This afternoon, the New America Foundation hosted an event highlighting a new paper titled Investing in Our Future: The Evidence Base on Preschool Education with primary authors Hirokazu Yoshikawa and Christina Weiland. The research brief provides a comprehensive review of current research on preschool and finds that preschool has very positive results for children.

For those who have been keeping up with the research on preschool, this paper should be unsurprising though still extremely helpful. Because young children experience important brain development before they enter kindergarten, high-quality preschool experiences are important to ensure children experience healthy development. As such, research finds that early learning leads to:

  • A positive short term impact on early language, literacy and mathematics skills. This applies to small, intensive demonstration programs like Perry Preschool and larger, more broadly available initiatives like Head Start.
  • A modest but positive impact on socioemotional development. The research on this is not as clear cut as above. Evidence reveals that intensive initiatives seem to improve children’s behavior, while larger initiatives have shown positive impacts on attentiveness. Evidence also suggests that when socioemotional growth is a primary goal of the preschool program it leads to more improvement.
  • Improvements in children’s health. Research reveals that Head Start improves children’s access to vaccinations, decreases child mortality, and increases the likelihood that children have a regular medical home and regular dental care.
  • Positive long-term effects even after convergence of test scores. While the Head Start Impact Study showed that test scores in the early grades began to converge for those who did attend Head Start and those who did not, high-quality preschool (including Head Start) led to long-term positive effects of higher high school graduation rates, more school attainment, higher earnings as adults, better health, less criminal behavior and fewer teen pregnancies.
  • A positive return on investment. Evidence reveals that the return on investment is between $3 and $7 for every $1 spent on high-quality preschool for both small and broadly available initiatives.
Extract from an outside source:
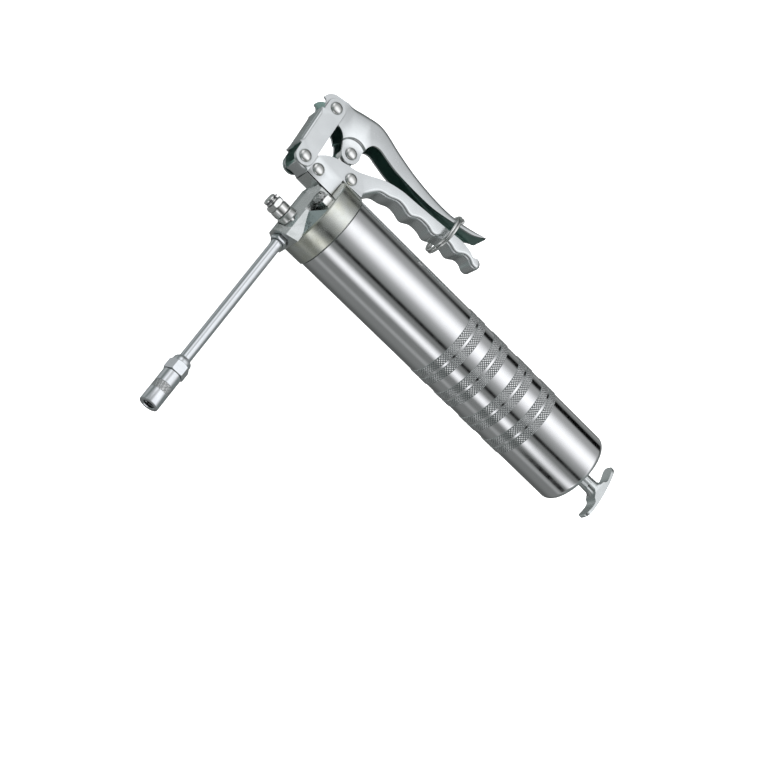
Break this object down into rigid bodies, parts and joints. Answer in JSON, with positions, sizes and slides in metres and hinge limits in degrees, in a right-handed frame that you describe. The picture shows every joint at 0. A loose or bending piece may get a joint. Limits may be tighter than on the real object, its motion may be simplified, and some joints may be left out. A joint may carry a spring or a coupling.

The paper also finds that, while preschool improves language, literacy and mathematics skills for children at all income levels, the positive effects of preschool are even larger for children from low-income families. Currently, children from low-income families are enrolled in preschool at lower rates than their wealthier peers in large part because of the limited availability of publicly funded preschool and the high cost of private preschool. The children who are being left out are given an unfair disadvantage before they even enter school, meaning their futures are largely being decided by their families’ income. Leaving these children out of preschool is also a significant missed opportunity for the country; instead of reaping the significant benefits of enrolling a large percentage of low-income children in preschool and closing academic achievement gaps we’re leaving out the children who could benefit most from high-quality preschool.

Additionally, research shows that the positive effects of preschool are greater for dual language learners (DLLs) and children of immigrants, and some evidence suggests that Hispanic children also benefit more from preschool. This is an important distinction; a majority of DLLS are also Hispanic or Latino, and Hispanic children are enrolled in preschool at lower rates than any other race yet are the fastest growing child demographic. Children of immigrants, DLLs, and Hispanic children all face a number of barriers to accessing preschool. It is important that all children, especially children who face barriers to academic achievement, such as DLLs and children of immigrants, can access high-quality preschool to close achievement gaps and have the same opportunity to reach their full potential.

The brief also finds that high-quality preschool leads to more positive results, and that preschool in the U.S. is of mediocre quality overall. Dramatically increasing the supply of high-quality preschool, as the president proposed in his budget request, would clearly be beneficial for children and for the entire country. The research is in; it’s time to make sure every child can attend high-quality preschool.